◆ Exercise
Output, word for word, every line from the start of the listing down to and including the line that contains "PLUG_CHAMFER = 0.6"; include nothing else.

◆ Stored data

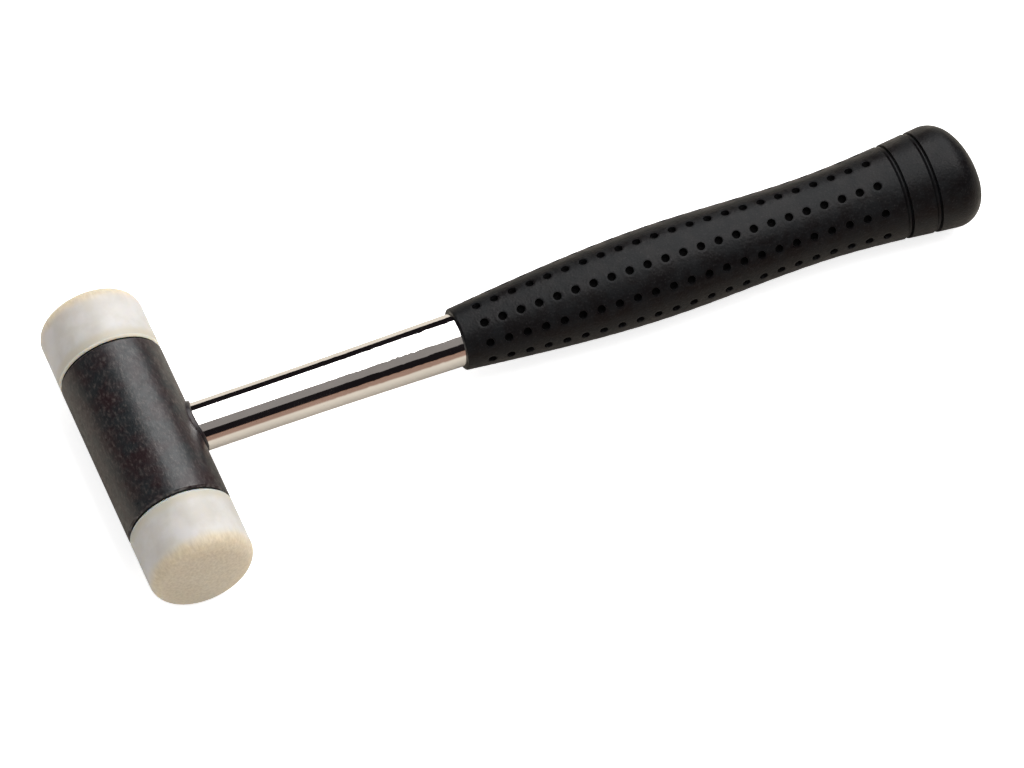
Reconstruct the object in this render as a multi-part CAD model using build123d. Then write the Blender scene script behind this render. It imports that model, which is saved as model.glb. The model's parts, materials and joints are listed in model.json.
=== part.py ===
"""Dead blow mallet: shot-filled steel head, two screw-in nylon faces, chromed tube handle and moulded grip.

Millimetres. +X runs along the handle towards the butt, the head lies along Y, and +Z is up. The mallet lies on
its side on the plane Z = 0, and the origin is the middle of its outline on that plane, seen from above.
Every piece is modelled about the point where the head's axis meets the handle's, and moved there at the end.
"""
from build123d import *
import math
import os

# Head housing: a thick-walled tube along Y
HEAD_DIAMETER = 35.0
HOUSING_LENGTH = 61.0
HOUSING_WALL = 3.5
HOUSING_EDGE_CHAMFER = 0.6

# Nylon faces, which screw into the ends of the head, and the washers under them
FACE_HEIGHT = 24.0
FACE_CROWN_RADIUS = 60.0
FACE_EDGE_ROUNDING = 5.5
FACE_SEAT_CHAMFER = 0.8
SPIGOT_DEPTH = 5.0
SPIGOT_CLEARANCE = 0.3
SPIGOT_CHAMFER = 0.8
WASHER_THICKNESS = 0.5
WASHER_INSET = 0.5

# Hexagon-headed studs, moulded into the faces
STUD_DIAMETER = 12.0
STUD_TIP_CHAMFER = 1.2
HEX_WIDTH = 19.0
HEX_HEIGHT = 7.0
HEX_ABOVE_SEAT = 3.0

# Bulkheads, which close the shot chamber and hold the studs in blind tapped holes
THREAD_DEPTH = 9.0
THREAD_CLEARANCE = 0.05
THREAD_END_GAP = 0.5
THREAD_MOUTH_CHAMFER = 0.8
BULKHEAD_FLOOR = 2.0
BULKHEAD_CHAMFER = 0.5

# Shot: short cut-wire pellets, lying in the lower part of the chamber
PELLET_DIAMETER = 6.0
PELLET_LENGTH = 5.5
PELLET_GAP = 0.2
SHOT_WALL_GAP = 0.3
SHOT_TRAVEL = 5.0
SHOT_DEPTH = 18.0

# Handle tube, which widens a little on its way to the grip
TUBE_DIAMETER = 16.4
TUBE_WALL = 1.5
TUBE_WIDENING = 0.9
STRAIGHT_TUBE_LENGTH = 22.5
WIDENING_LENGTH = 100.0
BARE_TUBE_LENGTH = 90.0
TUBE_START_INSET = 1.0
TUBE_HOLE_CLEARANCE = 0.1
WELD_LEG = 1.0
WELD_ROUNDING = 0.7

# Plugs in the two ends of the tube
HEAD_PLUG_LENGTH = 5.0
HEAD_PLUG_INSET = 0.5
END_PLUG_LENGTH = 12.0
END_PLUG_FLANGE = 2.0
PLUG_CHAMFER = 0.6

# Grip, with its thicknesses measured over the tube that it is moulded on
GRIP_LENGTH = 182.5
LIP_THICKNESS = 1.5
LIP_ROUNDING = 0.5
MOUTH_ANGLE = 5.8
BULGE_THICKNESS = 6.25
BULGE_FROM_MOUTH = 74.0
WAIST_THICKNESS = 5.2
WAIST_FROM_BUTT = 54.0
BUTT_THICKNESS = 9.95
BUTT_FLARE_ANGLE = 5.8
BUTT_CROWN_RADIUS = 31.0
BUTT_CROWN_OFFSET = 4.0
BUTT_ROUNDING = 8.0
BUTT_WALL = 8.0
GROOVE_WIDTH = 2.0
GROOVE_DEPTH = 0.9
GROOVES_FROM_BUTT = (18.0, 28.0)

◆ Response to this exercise
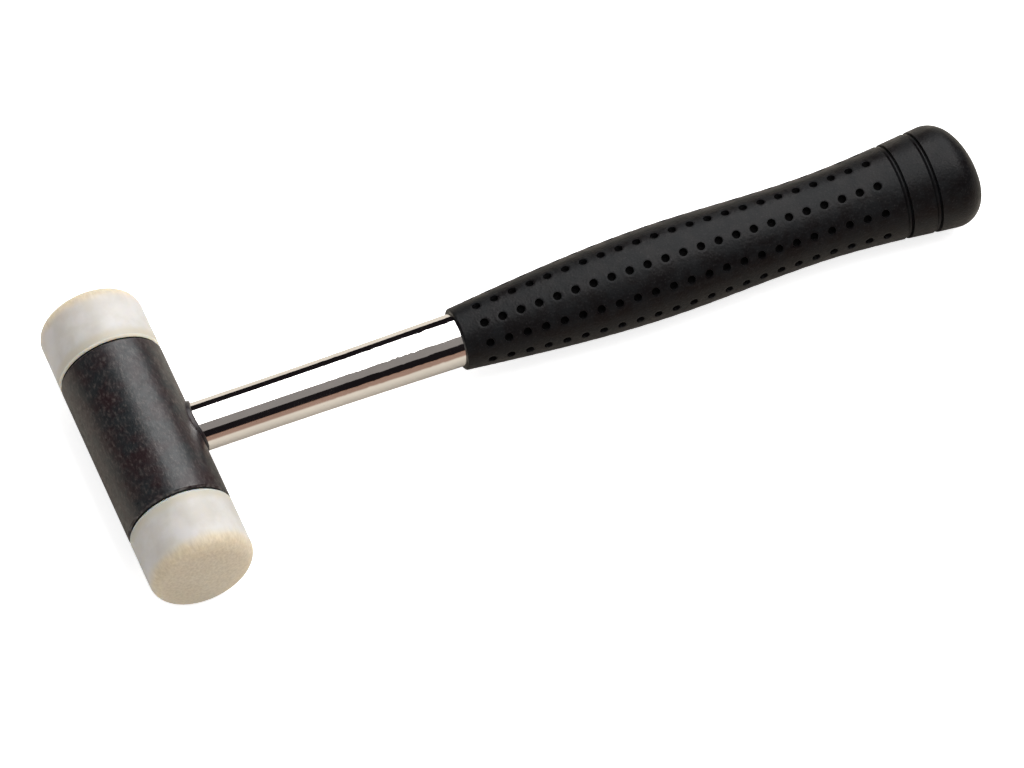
Reconstruct the object in this render as a multi-part CAD model using build123d. Then write the Blender scene script behind this render. It imports that model, which is saved as model.glb. The model's parts, materials and joints are listed in model.json.
=== part.py ===
"""Dead blow mallet: shot-filled steel head, two screw-in nylon faces, chromed tube handle and moulded grip.

Millimetres. +X runs along the handle towards the butt, the head lies along Y, and +Z is up. The mallet lies on
its side on the plane Z = 0, and the origin is the middle of its outline on that plane, seen from above.
Every piece is modelled about the point where the head's axis meets the handle's, and moved there at the end.
"""
from build123d import *
import math
import os

# Head housing: a thick-walled tube along Y
HEAD_DIAMETER = 35.0
HOUSING_LENGTH = 61.0
HOUSING_WALL = 3.5
HOUSING_EDGE_CHAMFER = 0.6

# Nylon faces, which screw into the ends of the head, and the washers under them
FACE_HEIGHT = 24.0
FACE_CROWN_RADIUS = 60.0
FACE_EDGE_ROUNDING = 5.5
FACE_SEAT_CHAMFER = 0.8
SPIGOT_DEPTH = 5.0
SPIGOT_CLEARANCE = 0.3
SPIGOT_CHAMFER = 0.8
WASHER_THICKNESS = 0.5
WASHER_INSET = 0.5

# Hexagon-headed studs, moulded into the faces
STUD_DIAMETER = 12.0
STUD_TIP_CHAMFER = 1.2
HEX_WIDTH = 19.0
HEX_HEIGHT = 7.0
HEX_ABOVE_SEAT = 3.0

# Bulkheads, which close the shot chamber and hold the studs in blind tapped holes
THREAD_DEPTH = 9.0
THREAD_CLEARANCE = 0.05
THREAD_END_GAP = 0.5
THREAD_MOUTH_CHAMFER = 0.8
BULKHEAD_FLOOR = 2.0
BULKHEAD_CHAMFER = 0.5

# Shot: short cut-wire pellets, lying in the lower part of the chamber
PELLET_DIAMETER = 6.0
PELLET_LENGTH = 5.5
PELLET_GAP = 0.2
SHOT_WALL_GAP = 0.3
SHOT_TRAVEL = 5.0
SHOT_DEPTH = 18.0

# Handle tube, which widens a little on its way to the grip
TUBE_DIAMETER = 16.4
TUBE_WALL = 1.5
TUBE_WIDENING = 0.9
STRAIGHT_TUBE_LENGTH = 22.5
WIDENING_LENGTH = 100.0
BARE_TUBE_LENGTH = 90.0
TUBE_START_INSET = 1.0
TUBE_HOLE_CLEARANCE = 0.1
WELD_LEG = 1.0
WELD_ROUNDING = 0.7

# Plugs in the two ends of the tube
HEAD_PLUG_LENGTH = 5.0
HEAD_PLUG_INSET = 0.5
END_PLUG_LENGTH = 12.0
END_PLUG_FLANGE = 2.0
PLUG_CHAMFER = 0.6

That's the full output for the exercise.